_WHAT IS EXPECTED_.
Scan the records for the line containing "What three.js and"; extract it and all later lines, verbatim, through the end, and nothing before it.

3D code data

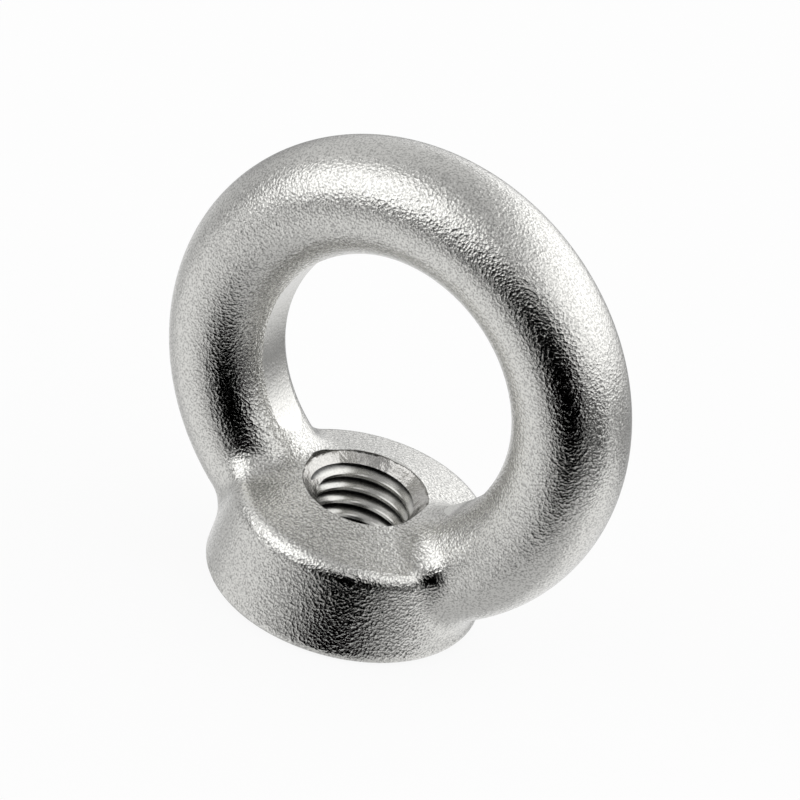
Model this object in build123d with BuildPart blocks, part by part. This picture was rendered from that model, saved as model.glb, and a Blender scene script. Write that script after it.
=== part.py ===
# Lifting eye nut, M12: a forged ring standing on a round foot, with a tapped bore under the ring.
# Origin at the centre of the foot's bottom face, +Z up, ring in the XZ plane, all sizes in millimetres.

import os
from math import radians, sqrt, tan

from build123d import *

# Ring: a round bar, with the forging's flash trimmed off inside, which leaves a narrow flat land
eye_diameter = 30.0
section_diameter = 12.4
trim_depth = 0.4
leg_height = 3.4

# Ends of the land, where the trimming cut leaves the ring's circle and passes over the foot
land_end_rise = 3.0
land_corner_radius = 3.0

# Foot
foot_diameter = 30.3
side_draft = 6.5
nut_height = 12.55
top_slope = 15.5
rim_radius = 2.2
bottom_chamfer = 0.6
root_radius = 4.2

# Mouth: the bore's upper countersink, wider than the thread and off the bore's centre towards the front
mouth_excess = 1.7
mouth_angle = 90.0
mouth_lip = 0.1
mouth_offset = 0.4

# Bore, at the size that the thread's crests leave open, with a countersink at the bottom
thread_diameter = 12.0
thread_pitch = 1.75
bottom_countersink_excess = 0.9
bottom_countersink_angle = 90.0

# The ring stands so low that its outside meets the foot's side at the leg height
eye_radius = eye_diameter / 2
foot_radius = foot_diameter / 2
side_taper = tan(radians(side_draft))
leg_radius = foot_radius - leg_height * side_taper
section_radius = section_diameter / 2
ring_outer_radius = eye_radius - trim_depth + section_diameter
ring_radius = ring_outer_radius - section_radius
ring_centre_height = leg_height + sqrt(ring_outer_radius**2 - leg_radius**2)
ring_axis = Axis((0, 0, ring_centre_height), (0, 1, 0))

# The bore ends in the mouth's cone above and in the bottom countersink's cone below
bore_radius = thread_diameter / 2 - 5 / 8 * sqrt(3) / 2 * thread_pitch
mouth_radius = (thread_diameter + mouth_excess) / 2
mouth_edge = nut_height - mouth_lip
mouth_tip = mouth_edge - mouth_radius / tan(radians(mouth_angle / 2))
bottom_countersink_radius = (thread_diameter + bottom_countersink_excess) / 2
bottom_flare = tan(radians(bottom_countersink_angle / 2))
bore_bottom = (bottom_countersink_radius - bore_radius) / bottom_flare

# The foot's conical top stands at the nut height where the mouth meets it
top_fall = tan(radians(top_slope))
apex_height = nut_height + mouth_radius * top_fall
corner_radius = (foot_radius - apex_height * side_taper) / (1 - top_fall * side_taper)
corner_height = apex_height - corner_radius * top_fall

# The trimming cut follows the eye down to the land's ends
land_end_height = nut_height + land_end_rise
land_end_x = sqrt(eye_radius**2 - (ring_centre_height - land_end_height) ** 2)

with BuildPart() as eye_nut:
    # Foot: a chamfered bottom edge, a side with the forging's draft, a rounded rim and a conical top
    with BuildSketch(Plane.XZ) as foot_outline:
        with BuildLine():
            bottom_corner = (foot_radius, 0)
            rim_corner = (corner_radius, corner_height)
            Polyline((0, 0), bottom_corner, rim_corner, (0, apex_height), close=True)
        make_face()
        corners = foot_outline.vertices().sort_by(Axis.Y)
        fillet(corners[-2], rim_radius)
        chamfer(foot_outline.vertices().sort_by(Axis.X)[-1], bottom_chamfer)
    revolve(axis=Axis.Z)

    # Ring: its lowest part runs through the foot and is cut off flush with the bottom face
    with BuildSketch(Plane.XY.offset(ring_centre_height)):
        with Locations((ring_radius, 0)):
            Circle(section_radius)
    revolve(axis=ring_axis)
    split(bisect_by=Plane.XY, keep=Keep.TOP)

    # Roots: one broad blend round each leg of the ring, where it leaves the foot
    plain_edges = (GeomType.CIRCLE, GeomType.LINE)
    fillet(eye_nut.edges().filter_by(lambda edge: edge.geom_type not in plain_edges), root_radius)

    # Land: the trimming cut follows the ring's inside, and rises over the foot
    with BuildSketch(Plane.XZ):
        with BuildLine():
            left_end = (-land_end_x, land_end_height)
            right_end = (land_end_x, land_end_height)
            RadiusArc(left_end, right_end, -eye_radius, short_sagitta=False)
            ThreePointArc(right_end, (0, nut_height), left_end)
        land_face = make_face()
        fillet(land_face.vertices(), land_corner_radius)
    extrude(amount=foot_radius, both=True, mode=Mode.SUBTRACT)

    # Mouth, cut from the ring's open eye downwards
    with BuildSketch(Plane.XZ.offset(mouth_offset)):
        with BuildLine():
            Polyline(
                (0, mouth_tip),
                (mouth_radius, mouth_edge),
                (mouth_radius, ring_centre_height),
                (0, ring_centre_height),
                close=True,
            )
        make_face()
    revolve(axis=Axis((0, -mouth_offset, 0), (0, 0, 1)), mode=Mode.SUBTRACT)

    # Bore with its bottom countersink
    with BuildSketch(Plane.XZ):
        with BuildLine():
            Polyline(
                (0, 0),
                (bottom_countersink_radius, 0),
                (bore_radius, bore_bottom),
                (bore_radius, ring_centre_height),
                (0, ring_centre_height),
                close=True,
            )
        make_face()
    revolve(axis=Axis.Z, mode=Mode.SUBTRACT)

eye_nut.part.label = "eye_nut"
os.makedirs("parts", exist_ok=True)
export_step(eye_nut.part, "parts/eye_nut.step")
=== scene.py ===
"""Lifting eye nut, M12: a blasted stainless ring on a round foot, with a tapped bore under the ring.

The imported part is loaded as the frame. Its one node is replaced by a finer mesh of the same form,
with the helical thread cut into the bore and a finish on each surface. Sizes are in millimetres
until a mesh is finished, and the frame's X, Y and Z are kept: Z up along the bore, X across the ring.
"""

import logging
import math
from dataclasses import dataclass, field
from enum import Enum
from typing import Any, Callable

import bmesh
import bpy
import numpy as np
from mathutils import Matrix, Vector, noise


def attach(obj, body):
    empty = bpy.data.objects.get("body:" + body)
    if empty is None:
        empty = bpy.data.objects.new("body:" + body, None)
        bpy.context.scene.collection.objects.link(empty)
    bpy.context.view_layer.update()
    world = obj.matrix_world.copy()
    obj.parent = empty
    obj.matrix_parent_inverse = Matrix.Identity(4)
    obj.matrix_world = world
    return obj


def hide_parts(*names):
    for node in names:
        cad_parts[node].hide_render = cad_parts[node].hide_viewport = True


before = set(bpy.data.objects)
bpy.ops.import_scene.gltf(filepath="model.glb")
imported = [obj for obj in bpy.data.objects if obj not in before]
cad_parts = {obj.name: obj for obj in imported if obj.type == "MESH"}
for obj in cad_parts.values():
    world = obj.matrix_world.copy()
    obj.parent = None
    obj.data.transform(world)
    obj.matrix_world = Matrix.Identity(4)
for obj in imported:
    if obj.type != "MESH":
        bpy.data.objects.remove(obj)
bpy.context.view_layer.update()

LOG = logging.getLogger("eye_nut")
MM = 0.001  # metres
MERGE = 1e-4  # corners nearer than this are one, in millimetres
PROBE = 1e-4  # step for the slope of a distance, in millimetres
BACKGROUND_RAYS = ("Is Camera Ray", "Is Glossy Ray", "Is Transmission Ray")


# Meshes


def mesh_object(name: str, bm: bmesh.types.BMesh) -> bpy.types.Object:
    """Turns a bmesh into a linked object and frees it.

    Args:
        name: Name of the object and its mesh.
        bm: The finished bmesh.

    Returns:
        The new object, at the origin.
    """
    mesh = bpy.data.meshes.new(name)
    bm.to_mesh(mesh)
    bm.free()
    obj = bpy.data.objects.new(name, mesh)
    bpy.context.scene.collection.objects.link(obj)
    return obj


def applied(obj: bpy.types.Object) -> bpy.types.Mesh:
    """Works out an object's modifiers.

    Args:
        obj: The object, which keeps its modifiers.

    Returns:
        A new mesh with the modifiers in its faces.
    """
    bpy.context.view_layer.update()
    depsgraph = bpy.context.evaluated_depsgraph_get()
    return bpy.data.meshes.new_from_object(obj.evaluated_get(depsgraph), depsgraph=depsgraph)


def turned(profile: list[tuple[float, float]], steps: int) -> bmesh.types.BMesh:
    """Turns an open outline of (radius, height) points round the Z axis into a closed solid.

    Args:
        profile: The outline, from the axis to the axis.
        steps: Facets in the full turn.

    Returns:
        The solid's bmesh.
    """
    bm = bmesh.new()
    points = [bm.verts.new((radius, 0.0, height)) for radius, height in profile]
    edges = [bm.edges.new(pair) for pair in zip(points, points[1:])]
    bmesh.ops.spin(
        bm,
        geom=points + edges,
        cent=(0, 0, 0),
        axis=(0, 0, 1),
        angle=2 * math.pi,
        steps=steps,
        use_merge=True,
    )
    bmesh.ops.remove_doubles(bm, verts=bm.verts, dist=MERGE)
    bmesh.ops.recalc_face_normals(bm, faces=bm.faces)
    return bm


# Forms


def slope(distance: Callable[[np.ndarray], np.ndarray], p: np.ndarray) -> np.ndarray:
    """Direction in which a distance grows fastest.

    Args:
        distance: Signed distance of points (n, 3).
        p: The points.

    Returns:
        Unit vectors (n, 3).
    """
    steps = np.eye(3) * PROBE
    grad = np.stack([distance(p + step) - distance(p - step) for step in steps], 1)
    return grad / np.maximum(np.linalg.norm(grad, axis=1), 1e-12)[:, None]


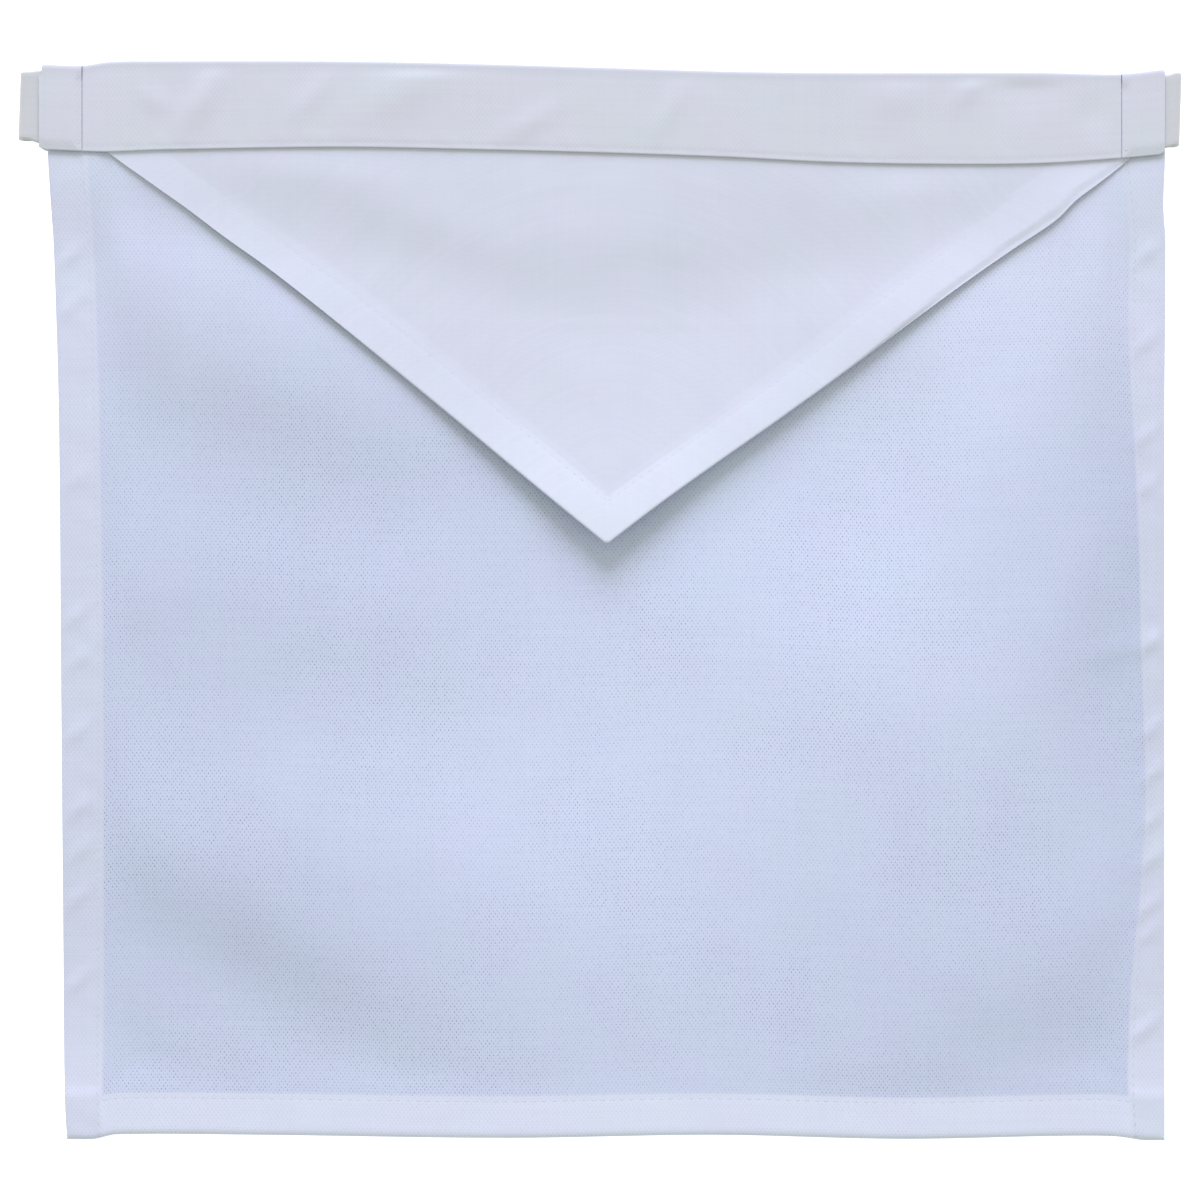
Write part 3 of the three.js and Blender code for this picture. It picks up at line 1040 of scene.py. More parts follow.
def stitch_tree() -> bpy.types.NodeTree:
    """Geometry Nodes: lays one stitch after another along every line of a mesh.

    Returns:
        The tree. Its inputs are Pitch, Length, Width, Height, Seed and Finish.
    """
    tree = bpy.data.node_groups.new("Stitch Rows", "GeometryNodeTree")
    tree.interface.new_socket("Geometry", in_out="INPUT", socket_type="NodeSocketGeometry")
    for label, default in (("Pitch", 0.0034), ("Length", 0.0027), ("Width", 0.0006), ("Height", 0.0004)):
        socket = tree.interface.new_socket(label, in_out="INPUT", socket_type="NodeSocketFloat")
        socket.default_value = default
    tree.interface.new_socket("Seed", in_out="INPUT", socket_type="NodeSocketInt")
    tree.interface.new_socket("Finish", in_out="INPUT", socket_type="NodeSocketMaterial")
    tree.interface.new_socket("Geometry", in_out="OUTPUT", socket_type="NodeSocketGeometry")
    nodes = Nodes(tree)
    entry = nodes.add("NodeGroupInput", {})
    leave = tree.nodes.new("NodeGroupOutput").inputs
    curve = nodes.add("GeometryNodeMeshToCurve", {0: entry["Geometry"]})[0]
    feeds = {"Curve": curve, "Length": entry["Pitch"]}
    even = nodes.add("GeometryNodeResampleCurve", feeds, mode="LENGTH")[0]
    ball = nodes.add("GeometryNodeMeshUVSphere", {"Segments": 8, "Rings": 6, "Radius": 0.5})["Mesh"]
    feeds = {"Vector": nodes.add("GeometryNodeInputTangent", {})[0]}
    along = nodes.add("FunctionNodeAlignRotationToVector", feeds, axis="X")[0]
    feeds = {"Min": (-0.03, -0.04, -0.05), "Max": (0.03, 0.04, 0.05), "Seed": entry["Seed"]}
    jitter = nodes.add("FunctionNodeRandomValue", feeds, data_type="FLOAT_VECTOR")["Value"]
    swung = nodes.add("FunctionNodeRotateRotation", {0: along, 1: jitter}, rotation_space="LOCAL")[0]
    size = nodes.add("ShaderNodeCombineXYZ", {0: entry["Length"], 1: entry["Width"], 2: entry["Height"]})[0]
    feeds = {"Points": even, "Instance": ball, "Rotation": swung, "Scale": size}
    laid = nodes.add("GeometryNodeInstanceOnPoints", feeds)[0]
    real = nodes.add("GeometryNodeRealizeInstances", {0: laid})[0]
    dressed = nodes.add("GeometryNodeSetMaterial", {"Geometry": real, "Material": entry["Finish"]})[0]
    nodes.join(dressed, leave[0])
    return tree


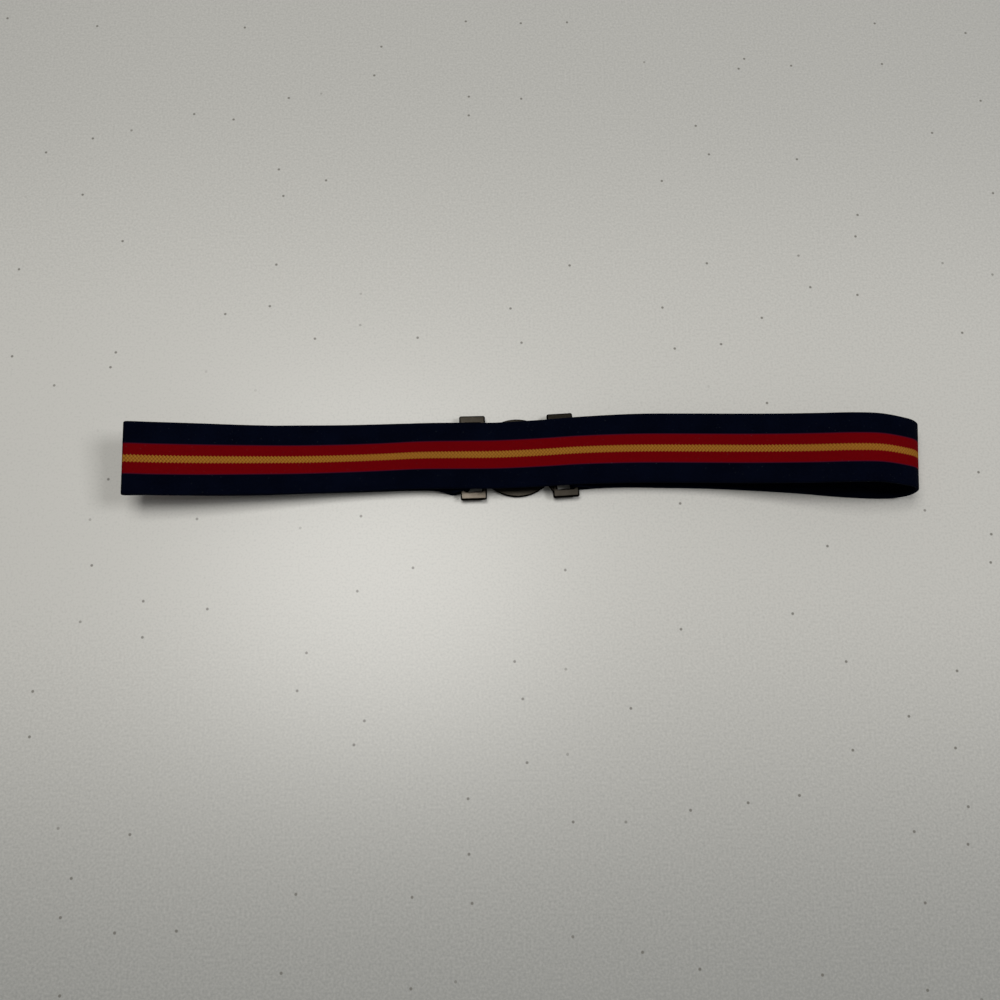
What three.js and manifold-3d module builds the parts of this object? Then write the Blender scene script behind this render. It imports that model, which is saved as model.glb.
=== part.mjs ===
// Elastic belt with a hooked disc clasp, lying as a flattened loop with the clasp's front down.
// Millimetres. +X runs along the belt to the right, +Y away from its near edge, +Z up.
// The origin is on the surface it lies on, under the middle of the belt's box.

import * as THREE from "three";
import { mergeVertices } from "three/addons/utils/BufferGeometryUtils.js";
import Module from "manifold-3d";

const wasm = await Module();
wasm.setup();

// Webbing
const strapWidth = 38;
const strapThickness = 1.8;
const selvageChamfer = 0.4;
const wrapWidth = 37.2; // where the webbing is drawn together through a loop
const tabLength = 12; // from the bar to the cut end
const tabFlat = 5; // the stretch that lies on the ply below
const tabShoulder = { out: 4.6, up: 1.5 }; // where it starts down from the bar
const wrapRadius = 2.8; // from a bar's axis to the middle of the webbing round it
const pieceGap = 0.3;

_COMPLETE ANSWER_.
What three.js and manifold-3d module builds the parts of this object? Then write the Blender scene script behind this render. It imports that model, which is saved as model.glb.
=== part.mjs ===
// Elastic belt with a hooked disc clasp, lying as a flattened loop with the clasp's front down.
// Millimetres. +X runs along the belt to the right, +Y away from its near edge, +Z up.
// The origin is on the surface it lies on, under the middle of the belt's box.

import * as THREE from "three";
import { mergeVertices } from "three/addons/utils/BufferGeometryUtils.js";
import Module from "manifold-3d";

const wasm = await Module();
wasm.setup();

// Webbing
const strapWidth = 38;
const strapThickness = 1.8;
const selvageChamfer = 0.4;
const wrapWidth = 37.2; // where the webbing is drawn together through a loop
const tabLength = 12; // from the bar to the cut end
const tabFlat = 5; // the stretch that lies on the ply below
const tabShoulder = { out: 4.6, up: 1.5 }; // where it starts down from the bar
const wrapRadius = 2.8; // from a bar's axis to the middle of the webbing round it
const pieceGap = 0.3;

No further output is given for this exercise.